Diosmin, a bioflavonoid found in citrus plants, works by improving venous tone, boosting lymphatic drainage, and reducing inflammation at the microvascular level. It prevents the breakdown of norepinephrine in vein walls, which helps veins contract more effectively. A micronized form (often combined with another flavonoid called hesperidin) improves absorption significantly by reducing particle size. Diosmin-based supplements are widely available over the counter in many countries and are commonly used alongside compression therapy.

These supplements can ease symptoms and slow progression, but they won’t make visible varicose veins disappear. Think of them as a complement to other treatments rather than a standalone solution.
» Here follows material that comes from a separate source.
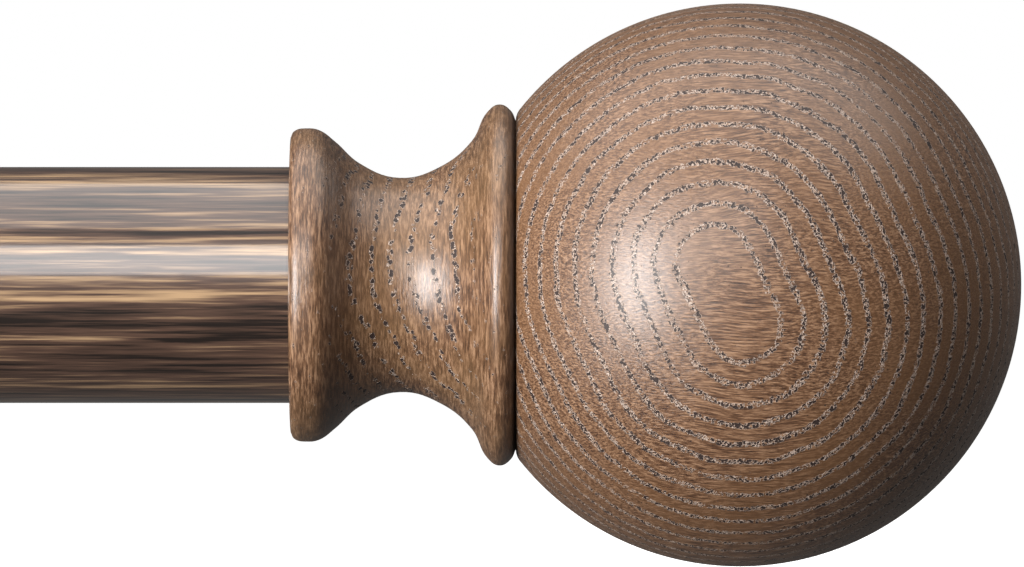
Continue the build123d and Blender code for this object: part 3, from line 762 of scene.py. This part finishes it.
class CURTAINROD_OT_thread_bolts(bpy.types.Operator):
    """Make the two hanger bolts: machine thread for the rod, plain neck, wood thread for the ball"""

    bl_idname = "curtain_rod.thread_bolts"
    bl_label = "Thread Finial Bolts"

    def execute(self, context):
        colours, sizes = context.scene.curtain_rod_colours, context.scene.curtain_rod_sizes
        low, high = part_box("finial_bolt_right")
        outward = OUTWARD["right"]
        tip = Vector((low.x, (low.y + high.y) / 2, (low.z + high.z) / 2))
        major = (high.z - low.z) / 2
        length = high.x - low.x
        tip_length = 0.8 * MM
        wood_length = 19.0 * MM
        point_length = 3.0 * MM
        neck_length = 6.0 * MM
        overlap = 0.2 * MM
        machine_length = length - tip_length - neck_length - wood_length
        machine_minor = major - 0.55 * MM
        wood_minor = major - 0.85 * MM
        machine = cut_thread(tip + outward * tip_length, outward, machine_length, major, machine_minor,
                             sizes.bolt_pitch)
        wood_start = tip + outward * (length - wood_length)
        wood = cut_thread(wood_start, outward, wood_length - point_length, major, wood_minor,
                          sizes.bolt_wood_pitch, crest=0.08)
        core = lathe([
            (0.0, machine_minor - 0.5 * MM, False),
            (tip_length, machine_minor, False),
            (tip_length + overlap, 0.0, False),
            (0.0, 0.0, False),
        ], 48, tip, outward)
        neck = lathe([
            (-overlap, 0.0, False),
            (-overlap, major - 0.12 * MM, False),
            (neck_length + overlap, major - 0.12 * MM, False),
            (neck_length + overlap, 0.0, False),
        ], 48, wood_start - outward * neck_length, outward)
        point = lathe([
            (-overlap, 0.0, False),
            (-overlap, wood_minor, False),
            (point_length, 0.3 * MM, False),
            (point_length, 0.0, False),
        ], 48, wood_start + outward * (wood_length - point_length), outward)
        right = join(machine, wood, core, neck, point)
        far_tip = Vector((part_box("finial_bolt_left")[1].x, tip.y, tip.z))
        left = copy_piece(right, tip, far_tip, turn=pi)
        # Steel, thread rolled and zinc plated: bright and slightly blue, dulled in patches.
        zinc = turned_metal("zinc_plated_rolled_steel", colours.zinc, colours.zinc_dull,
                            roughness=0.26, axis=Vector((1, 0, 0)))
        for side, piece in (("right", right), ("left", left)):
            finish_piece(piece, f"hanger_bolt_{side}", f"{side}_finial_bolt", "zinc_steel", zinc,
                         f"finial_bolt_{side}", angle=25)
        return {"FINISHED"}


# ---- Rod -------------------------------------------------------------------------------------------

class CURTAINROD_OT_wrap_tubes(bpy.types.Operator):
    """Make the two telescoping tubes and the end collar, wrapped in wood-grain foil"""

    bl_idname = "curtain_rod.wrap_tubes"
    bl_label = "Wrap Rod Tubes"

    def execute(self, context):
        axis_point = node_middle("outer_tube")
        foil = printed_foil(Vector((0, axis_point.y, axis_point.z)))
        for node, name, wall, body in (
            ("outer_tube", "rod_tube_outer", 0.8 * MM, "rod"),
            ("inner_tube", "rod_tube_inner", 0.7 * MM, "inner_rod"),
            ("end_collar", "rod_end_collar", 1.6 * MM, "inner_rod"),
        ):
            size = node_size(node)
            begin()
            bpy.ops.mesh.primitive_cylinder_add(vertices=144, radius=size.y / 2, depth=size.x,
                                                end_fill_type="NOTHING", location=node_middle(node),
                                                rotation=(0, radians(90), 0))
            tube = keep_place()
            solid = tube.modifiers.new("wall", "SOLIDIFY")
            solid.thickness = wall
            solid.offset = -1.0
            bpy.ops.object.modifier_apply(modifier=solid.name)
            eased = tube.modifiers.new("eased_rims", "BEVEL")
            eased.width = 0.12 * MM
            eased.segments = 2
            eased.limit_method = "ANGLE"
            bpy.ops.object.modifier_apply(modifier=eased.name)
            # The rims stay sharp in shading, so that they don't tilt the long faces' reflections.
            finish_piece(tube, name, body, "rod_film", foil, node, angle=12)
        return {"FINISHED"}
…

What Insurance Typically Requires

If you’re considering a minimally invasive procedure, understanding insurance requirements can save you time and frustration. Most insurers follow a similar pattern of criteria before approving coverage. Based on a representative Blue Cross Blue Shield policy, treatment is generally considered medically necessary when you meet several conditions simultaneously.

First, an ultrasound must confirm that blood is flowing backward (reflux) in the affected vein. Second, you need documented symptoms that interfere with daily activities: persistent pain, swelling, itching, burning, skin ulcers from poor circulation, recurrent blood clots in surface veins, or bleeding from a varicose vein. Third, and this is the step many people miss, you typically must complete a trial of medical-grade compression stockings (at least 20 to 30 mmHg) and show that symptoms persisted despite consistent use. For smaller tributary veins, a six-week conservative therapy trial is often the minimum.

Purely cosmetic treatment of varicose veins is almost universally excluded from coverage. If your veins bother you visually but don’t cause symptoms, expect to pay out of pocket. Keeping a symptom diary and documenting your compression stocking use before your first vein consultation can speed the approval process considerably.